3. What differences in metrics and timeframes mean for comparisons

Analysts and officials use different metrics—absolute counts, rates per capita, year‑over‑year percent changes, and clearance rates—to make claims. Chicago’s cited 33% homicide drop and 38% shooting decline refer to a specific early‑2025 period and are percent changes, not final annual rates, while FBI 2024 statistics used in national comparisons capture prior calendar‑year totals and may not reflect mid‑2025 trends [1] [3]. Comparing cities without aligning timeframes or standardizing per‑capita rates and offense definitions produces misleading impressions, so apparent improvements or rankings should be read against consistent measures and periods [6] [3].

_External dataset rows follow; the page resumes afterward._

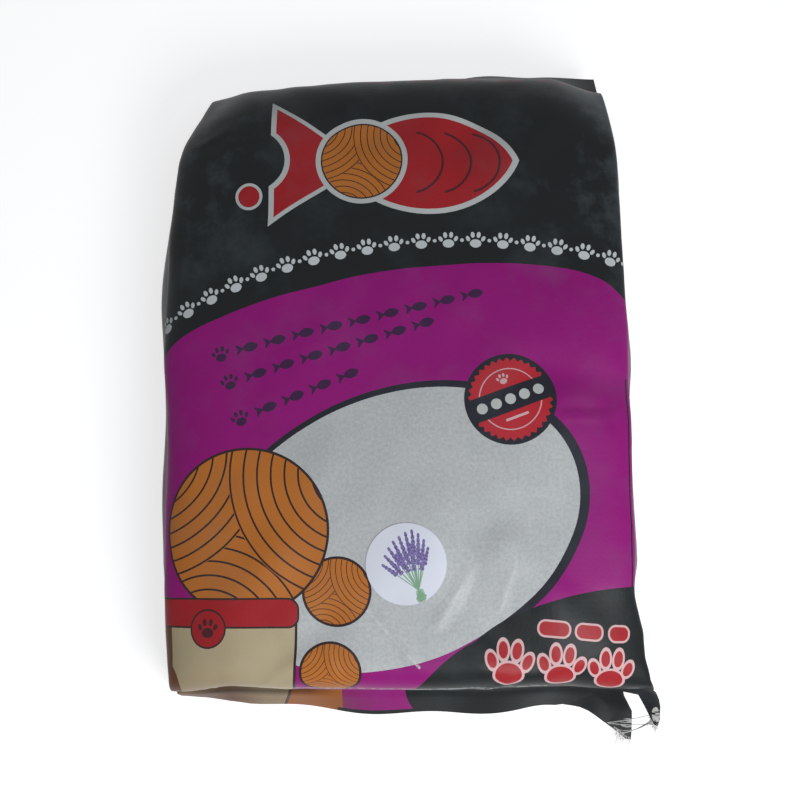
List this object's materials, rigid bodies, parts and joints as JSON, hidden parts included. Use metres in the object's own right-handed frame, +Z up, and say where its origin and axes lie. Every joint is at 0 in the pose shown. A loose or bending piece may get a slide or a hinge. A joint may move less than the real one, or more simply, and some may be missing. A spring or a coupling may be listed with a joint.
{
  "type": "cat litter bag",
  "caption": "Full side-gusset sack of cat litter lying on its back, with both ends sewn flat into hems, a torn corner and a round scent label.",
  "frame": {"origin": "middle of the sack's bounding box, on the floor that its back lies on", "axes": "+X across the sack to the right of the print, +Y along it towards the top of the print, +Z up, out of the printed front"},
  "size_m": [0.455, 0.6308, 0.1145],
  "materials": {
    "printed_film": "satin laminated film",
    "label_paper": "satin",
    "seam_thread": "matt twisted thread"
  },
  "bodies": {
    "root": {"sack": "printed_film", "scent_label": "label_paper", "bottom_seam_thread": "seam_thread", "top_seam_thread": "seam_thread"}
  },
  "joints": []
}
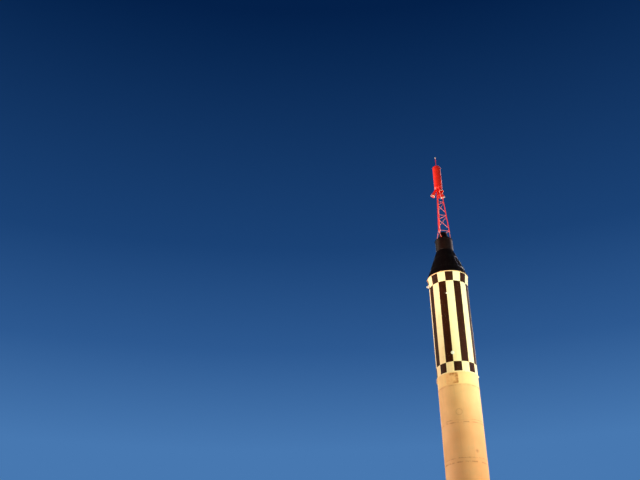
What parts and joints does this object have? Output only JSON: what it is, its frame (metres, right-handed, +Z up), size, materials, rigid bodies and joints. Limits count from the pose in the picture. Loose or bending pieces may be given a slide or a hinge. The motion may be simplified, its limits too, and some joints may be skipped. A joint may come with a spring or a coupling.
{
  "type": "suborbital crewed rocket with an escape tower",
  "caption": "Tall single-stage rocket: a round tank body with fins and steering rudders, a cone-shaped capsule with a side hatch, and a lattice escape tower with its motor.",
  "frame": {"origin": "on the rocket's long axis, in the plane under the four hold-down pads that stand on its launch stand", "axes": "+Z up along the rocket's long axis; the fins lie along +X, -X, +Y and -Y; the side hatch faces about 28 degrees from +X towards -Y; the side that the picture shows faces -Y"},
  "size_m": [3.96, 3.96, 25.41],
  "materials": {
    "cream_paint": "aged cream-white gloss paint, with dark brown stripes and checks on the upper body",
    "dark_paint": "semi-gloss near-black paint",
    "red_paint": "vivid red-orange gloss paint",
    "tan_paint": "discoloured tan paint with a dark stain",
    "bare_steel": "weathered bare steel",
    "engine_iron": "heat-stained metal",
    "graphite": "dull graphite"
  },
  "bodies": {
    "rocket": {"tail_base_ring": "bare_steel", "tail_shell": "cream_paint", "firewall": "bare_steel", "engine_bell": "engine_iron", "engine_block": "engine_iron", "fin_1": "cream_paint", "fin_2": "dark_paint", "fin_3": "cream_paint", "fin_4": "dark_paint", "oxygen_tank": "cream_paint", "fuel_tank": "cream_paint", "separation_band": "cream_paint", "instrument_section": "cream_paint", "access_cover": "tan_paint", "vent_boss_1": "cream_paint", "vent_boss_2": "cream_paint", "cable_duct_1": "cream_paint", "cable_duct_2": "cream_paint", "spacecraft_adapter": "cream_paint", "adapter_clamp_ring": "cream_paint", "stay_lug_1": "cream_paint", "stay_lug_2": "cream_paint", "stay_lug_3": "cream_paint", "capsule_cone": "dark_paint", "hatch_hinge": "bare_steel", "recovery_section": "dark_paint", "antenna_canister": "dark_paint", "tower_clamp_ring": "dark_paint", "escape_tower": "red_paint", "jettison_motor": "red_paint", "escape_motor": "red_paint", "escape_nozzle_1": "red_paint", "escape_nozzle_2": "red_paint", "escape_nozzle_3": "red_paint", "aerospike": "red_paint"},
    "steering_1": {"air_rudder_1": "cream_paint", "rudder_shaft_1": "bare_steel", "jet_vane_1": "graphite"},
    "steering_2": {"air_rudder_2": "dark_paint", "rudder_shaft_2": "bare_steel", "jet_vane_2": "graphite"},
    "steering_3": {"air_rudder_3": "cream_paint", "rudder_shaft_3": "bare_steel", "jet_vane_3": "graphite"},
    "steering_4": {"air_rudder_4": "dark_paint", "rudder_shaft_4": "bare_steel", "jet_vane_4": "graphite"},
    "hatch": {"side_hatch": "dark_paint"}
  },
  "joints": [
    {"name": "steering_1_turn", "type": "hinge", "parent": "rocket", "child": "steering_1", "pos_m": [0, -1.2, 0.25], "axis": [0, -1, 0], "range_deg": [-25, 25]},
    {"name": "steering_2_turn", "type": "hinge", "parent": "rocket", "child": "steering_2", "pos_m": [1.2, 0, 0.25], "axis": [1, 0, 0], "range_deg": [-25, 25]},
    {"name": "steering_3_turn", "type": "hinge", "parent": "rocket", "child": "steering_3", "pos_m": [0, 1.2, 0.25], "axis": [0, 1, 0], "range_deg": [-25, 25]},
    {"name": "steering_4_turn", "type": "hinge", "parent": "rocket", "child": "steering_4", "pos_m": [-1.2, 0, 0.25], "axis": [-1, 0, 0], "range_deg": [-25, 25]},
    {"name": "hatch_hinge_turn", "type": "hinge", "parent": "rocket", "child": "hatch", "pos_m": [0.71411, -0.06098, 19.03033], "axis": [-0.3424, 0.036, 0.9388], "range_deg": [0, 110]}
  ]
}
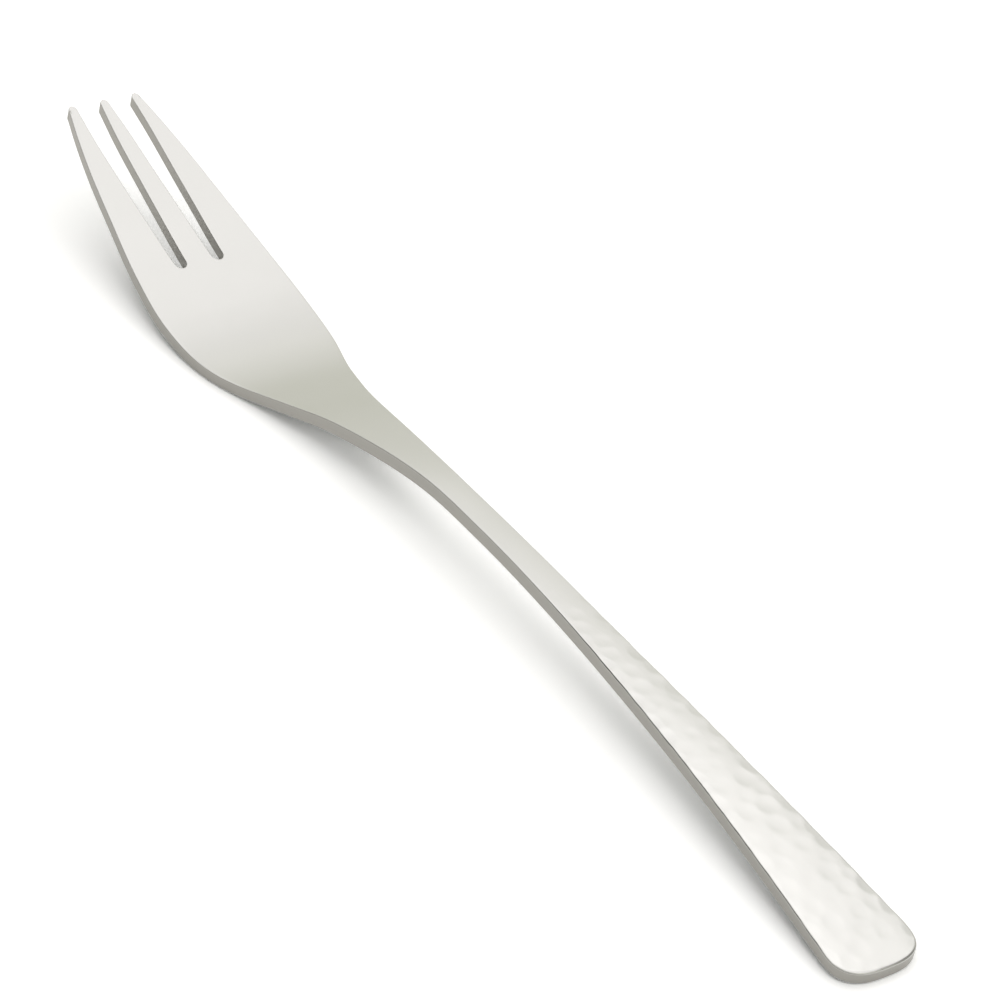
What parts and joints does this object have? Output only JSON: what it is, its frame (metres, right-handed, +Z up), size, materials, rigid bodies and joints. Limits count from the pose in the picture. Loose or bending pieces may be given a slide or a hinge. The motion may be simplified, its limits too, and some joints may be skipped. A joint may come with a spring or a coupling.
{
  "type": "fork",
  "caption": "Slim stainless steel fork with tapered tines, a shouldered head, a narrow arched neck and a flat hammered handle that widens to its rounded end.",
  "frame": {"origin": "centre of the bounding box's bottom face, on the table that the fork rests on, halfway between the handle's end and the tips", "axes": "+X along the fork from the handle's end to the tips, +Y to the fork's left as seen from above with the tips ahead, +Z up from the table to the upper, hollow side of the tines"},
  "size_m": [0.19, 0.0242, 0.0151],
  "materials": {
    "stainless_steel": "satin, with overlapping shallow hammer marks on the handle"
  },
  "bodies": {
    "root": {"handle": "stainless_steel", "neck": "stainless_steel", "head": "stainless_steel", "tine_left": "stainless_steel", "tine_middle": "stainless_steel", "tine_right": "stainless_steel"}
  },
  "joints": []
}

4. Reliability and potential bias in the available datasets

City press releases and local police tallies can emphasize positive short‑term trends and highlight investigative successes like elevated clearance rates, while national compilations and independent media may present broader context using FBI Uniform Crime Reporting or other datasets compiled on different schedules [1] [3]. The mayor’s office and local outlets share municipal data that can reflect reporting practices, reclassifications, or changes in enforcement priorities; national lists of “most dangerous” cities often rely on per‑capita calculations and single‑year snapshots that can be swayed by small absolute changes in smaller jurisdictions [1] [2] [3].

5. Political narratives shaping the conversation and what each side emphasizes

Federal rhetoric about sending resources or troops to cities with high crime has been criticized for not aligning with the places showing the highest violent crime in statistical lists, with analyses noting a mismatch between political statements and statistical hot spots; this undercuts claims that specific deployments target the most violent cities [7]. Conversely, local officials in Chicago and California governors project progress to argue for their policy approaches, highlighting drops in crime under local strategies [4] [1]. Both frames selectively emphasize data that support policy or political aims, so readers should watch for agenda‑driven selection of timeframes and metrics [7] [4].

6. What the numbers mean on the ground for residents and policymakers

Substantial declines in homicides and shootings in Chicago, if sustained, signal meaningful changes in community safety and criminal justice outcomes, and a high clearance rate suggests improved investigative results; however, localized harms remain concentrated among certain demographic groups and neighborhoods, meaning citywide aggregates can hide persistent hot spots [5] [6]. For policymakers, the lesson from comparative data is that one‑size claims about “crime” across U.S. cities are insufficient—effective responses require disaggregated, timely data and attention to both violent and property crime trends when allocating resources or evaluating interventions [1] [2].

7. Bottom line: progress confirmed, but context still crucial

Multiple late‑2024 and 2025 data points indicate Chicago experienced notable reductions in violent crime in 2025, particularly homicides and shootings, and an improved clearance rate, placing it on a trajectory of improvement relative to its recent past [1]. Nationally, crime patterns diverged across cities—Memphis and some West Coast cities showed high property or violent crime rates in recent reporting while others posted declines—so any single‑city ranking depends heavily on the chosen metric and period [2] [3]. Continued monitoring with standardized, per‑capita measures through year‑end data is necessary to confirm trends and inform policy.